13. vakayi okuduktan sonra biraz arastirma yapmak istedim cunku denegin soyledigi tarih yakin bir tarih oldugu icin belki bilgi bulabilirim diye dusundum.(1880li yillar,yer Oklahoma)Buldugum bilgi kitabin dogrulugu hakkinda biraz moralimi bozdu acikcasi.aynen kopyaliyorum.spoiler icerir.
Can Genealogical Research Prove/Disprove Details of a Past Life Regression?
SUMMARY: This post details my attempts to use genealogical research methods to verify a past life regression as reported in the book "Journey of Souls" by Dr. Michael Newton.
Case: In Chapter Five of Newton's book, just prior to Case 13, we find the following:
[T]his subject had experienced a recent series of male lives, culminating with a short life as a prosecuting attorney called Ross Feldon in the state of Oklahoma during the 1880s. As Ross, my client had committed suicide at age thirty-three in a hotel room by shooting himself in the head. Ross was in despair over the direction his life had taken as a courtroom prosecutor.
While these details were vague, I knew by my eleven years worth of experience in genealogy research that if this person did indeed exist, documentary proof would likely be found of them, their professional life, or their death.
CONCLUSION: After a reasonably exhaustive search of a rather robust selection of primary resources, no person resembling Ross Feldon was found. In my opinion, either this person never existed, or there are substantial details about the individual (name, location, time frame) that are incorrect.
In my experience, it can be very hard to find an individual of which you know very little, but the amount of information given in this past life regression should have been enough to locate this man if he ever existed. While it is true that he lived on the far western frontier at the time, his supposed work as a prosecuting attorney would have made him a very important person in the small-town social and professional scenes in and around the Indian Territory.
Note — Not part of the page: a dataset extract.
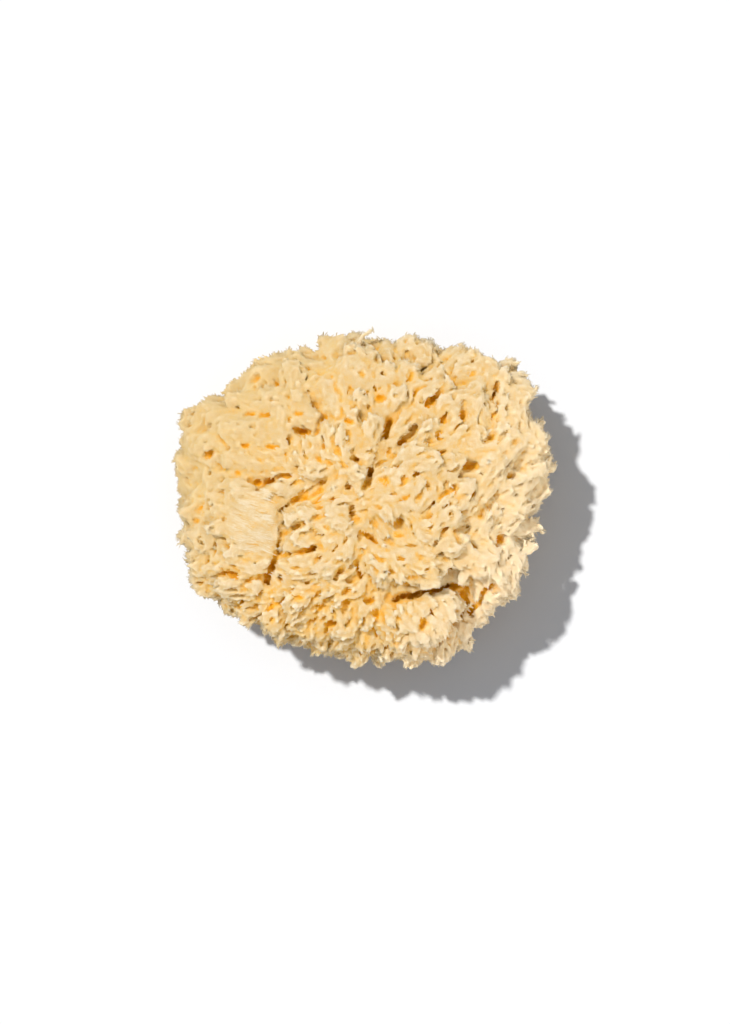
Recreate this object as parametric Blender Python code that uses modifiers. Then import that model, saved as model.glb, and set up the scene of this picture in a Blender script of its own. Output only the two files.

The most damning lack of evidence, therefore, is the absence of any newspaper articles detailing the suicide of this man. The suicide of a prosecuting attorney would be tantalizing news even today, and more so back in the 1880s/1890s. Even without the suicide, as a prosecutor, he would have been a notable figure in a part of the country that had become notorious in the public consciousness for its lawlessness and crime. I would expect a story like this to have been carried widely across the local area, and even to be carried nationally, particularly as agitation to open the Oklahoma-areas of the Indian Territory to white settlement was intense, and the area was a "hot topic" in newspapers of the day.